=== Written instruction ===
Output the data that follows exactly, line for line.

=== Data shown ===
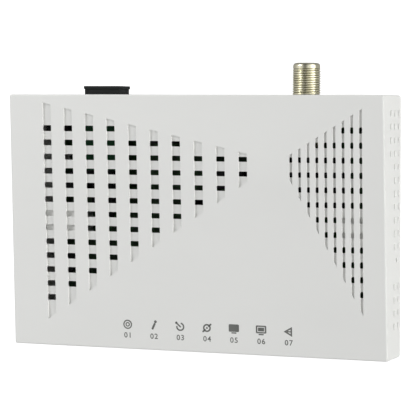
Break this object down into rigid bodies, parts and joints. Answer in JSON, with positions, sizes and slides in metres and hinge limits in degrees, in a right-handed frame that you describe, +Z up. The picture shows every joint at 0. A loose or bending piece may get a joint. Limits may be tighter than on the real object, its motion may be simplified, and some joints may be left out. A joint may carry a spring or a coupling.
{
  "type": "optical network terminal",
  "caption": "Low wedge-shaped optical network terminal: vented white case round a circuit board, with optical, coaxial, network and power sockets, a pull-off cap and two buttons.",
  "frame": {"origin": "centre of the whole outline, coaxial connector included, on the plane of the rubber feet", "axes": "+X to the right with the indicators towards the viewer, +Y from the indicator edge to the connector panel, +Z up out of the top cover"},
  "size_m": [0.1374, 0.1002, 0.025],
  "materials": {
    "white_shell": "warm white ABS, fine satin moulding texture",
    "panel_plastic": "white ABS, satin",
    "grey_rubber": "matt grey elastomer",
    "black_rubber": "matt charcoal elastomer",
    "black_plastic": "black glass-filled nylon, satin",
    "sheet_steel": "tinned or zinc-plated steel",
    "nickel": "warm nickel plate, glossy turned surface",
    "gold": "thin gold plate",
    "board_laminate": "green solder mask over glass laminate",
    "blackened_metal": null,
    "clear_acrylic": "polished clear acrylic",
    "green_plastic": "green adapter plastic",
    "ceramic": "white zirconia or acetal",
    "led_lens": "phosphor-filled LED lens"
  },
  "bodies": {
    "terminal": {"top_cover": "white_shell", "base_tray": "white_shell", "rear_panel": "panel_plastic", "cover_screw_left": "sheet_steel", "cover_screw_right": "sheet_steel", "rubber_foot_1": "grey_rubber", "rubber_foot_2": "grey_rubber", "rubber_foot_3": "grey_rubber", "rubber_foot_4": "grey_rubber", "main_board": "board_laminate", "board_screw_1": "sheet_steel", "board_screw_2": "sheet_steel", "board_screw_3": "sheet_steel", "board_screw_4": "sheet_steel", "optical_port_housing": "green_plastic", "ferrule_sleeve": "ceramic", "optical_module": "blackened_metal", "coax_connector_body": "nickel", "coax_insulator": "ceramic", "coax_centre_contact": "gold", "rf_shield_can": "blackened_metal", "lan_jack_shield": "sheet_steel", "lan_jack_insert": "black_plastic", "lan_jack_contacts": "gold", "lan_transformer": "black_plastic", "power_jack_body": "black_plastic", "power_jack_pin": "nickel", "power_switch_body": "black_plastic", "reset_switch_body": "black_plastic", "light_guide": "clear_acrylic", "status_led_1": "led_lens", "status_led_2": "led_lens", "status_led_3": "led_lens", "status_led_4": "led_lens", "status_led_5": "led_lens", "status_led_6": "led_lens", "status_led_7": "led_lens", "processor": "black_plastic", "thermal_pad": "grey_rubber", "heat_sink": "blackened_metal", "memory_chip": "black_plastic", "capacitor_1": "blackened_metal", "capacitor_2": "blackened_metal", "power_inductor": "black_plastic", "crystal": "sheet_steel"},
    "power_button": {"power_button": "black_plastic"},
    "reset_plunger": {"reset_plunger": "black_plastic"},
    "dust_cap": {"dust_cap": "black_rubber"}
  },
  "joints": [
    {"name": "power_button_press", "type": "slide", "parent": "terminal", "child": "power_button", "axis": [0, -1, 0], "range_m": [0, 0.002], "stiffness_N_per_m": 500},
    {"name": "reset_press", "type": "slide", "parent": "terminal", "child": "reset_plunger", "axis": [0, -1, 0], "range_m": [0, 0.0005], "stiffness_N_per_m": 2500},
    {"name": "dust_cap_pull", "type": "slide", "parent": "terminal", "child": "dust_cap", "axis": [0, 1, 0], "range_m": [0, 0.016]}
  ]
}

=== Reply to the task ===
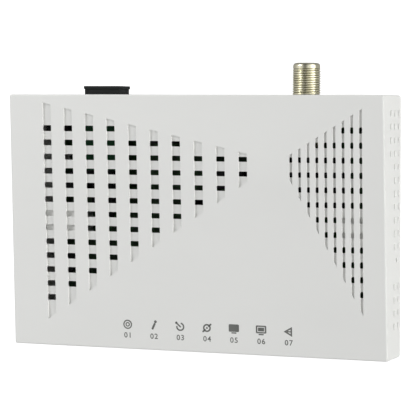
Break this object down into rigid bodies, parts and joints. Answer in JSON, with positions, sizes and slides in metres and hinge limits in degrees, in a right-handed frame that you describe, +Z up. The picture shows every joint at 0. A loose or bending piece may get a joint. Limits may be tighter than on the real object, its motion may be simplified, and some joints may be left out. A joint may carry a spring or a coupling.
{
  "type": "optical network terminal",
  "caption": "Low wedge-shaped optical network terminal: vented white case round a circuit board, with optical, coaxial, network and power sockets, a pull-off cap and two buttons.",
  "frame": {"origin": "centre of the whole outline, coaxial connector included, on the plane of the rubber feet", "axes": "+X to the right with the indicators towards the viewer, +Y from the indicator edge to the connector panel, +Z up out of the top cover"},
  "size_m": [0.1374, 0.1002, 0.025],
  "materials": {
    "white_shell": "warm white ABS, fine satin moulding texture",
    "panel_plastic": "white ABS, satin",
    "grey_rubber": "matt grey elastomer",
    "black_rubber": "matt charcoal elastomer",
    "black_plastic": "black glass-filled nylon, satin",
    "sheet_steel": "tinned or zinc-plated steel",
    "nickel": "warm nickel plate, glossy turned surface",
    "gold": "thin gold plate",
    "board_laminate": "green solder mask over glass laminate",
    "blackened_metal": null,
    "clear_acrylic": "polished clear acrylic",
    "green_plastic": "green adapter plastic",
    "ceramic": "white zirconia or acetal",
    "led_lens": "phosphor-filled LED lens"
  },
  "bodies": {
    "terminal": {"top_cover": "white_shell", "base_tray": "white_shell", "rear_panel": "panel_plastic", "cover_screw_left": "sheet_steel", "cover_screw_right": "sheet_steel", "rubber_foot_1": "grey_rubber", "rubber_foot_2": "grey_rubber", "rubber_foot_3": "grey_rubber", "rubber_foot_4": "grey_rubber", "main_board": "board_laminate", "board_screw_1": "sheet_steel", "board_screw_2": "sheet_steel", "board_screw_3": "sheet_steel", "board_screw_4": "sheet_steel", "optical_port_housing": "green_plastic", "ferrule_sleeve": "ceramic", "optical_module": "blackened_metal", "coax_connector_body": "nickel", "coax_insulator": "ceramic", "coax_centre_contact": "gold", "rf_shield_can": "blackened_metal", "lan_jack_shield": "sheet_steel", "lan_jack_insert": "black_plastic", "lan_jack_contacts": "gold", "lan_transformer": "black_plastic", "power_jack_body": "black_plastic", "power_jack_pin": "nickel", "power_switch_body": "black_plastic", "reset_switch_body": "black_plastic", "light_guide": "clear_acrylic", "status_led_1": "led_lens", "status_led_2": "led_lens", "status_led_3": "led_lens", "status_led_4": "led_lens", "status_led_5": "led_lens", "status_led_6": "led_lens", "status_led_7": "led_lens", "processor": "black_plastic", "thermal_pad": "grey_rubber", "heat_sink": "blackened_metal", "memory_chip": "black_plastic", "capacitor_1": "blackened_metal", "capacitor_2": "blackened_metal", "power_inductor": "black_plastic", "crystal": "sheet_steel"},
    "power_button": {"power_button": "black_plastic"},
    "reset_plunger": {"reset_plunger": "black_plastic"},
    "dust_cap": {"dust_cap": "black_rubber"}
  },
  "joints": [
    {"name": "power_button_press", "type": "slide", "parent": "terminal", "child": "power_button", "axis": [0, -1, 0], "range_m": [0, 0.002], "stiffness_N_per_m": 500},
    {"name": "reset_press", "type": "slide", "parent": "terminal", "child": "reset_plunger", "axis": [0, -1, 0], "range_m": [0, 0.0005], "stiffness_N_per_m": 2500},
    {"name": "dust_cap_pull", "type": "slide", "parent": "terminal", "child": "dust_cap", "axis": [0, 1, 0], "range_m": [0, 0.016]}
  ]
}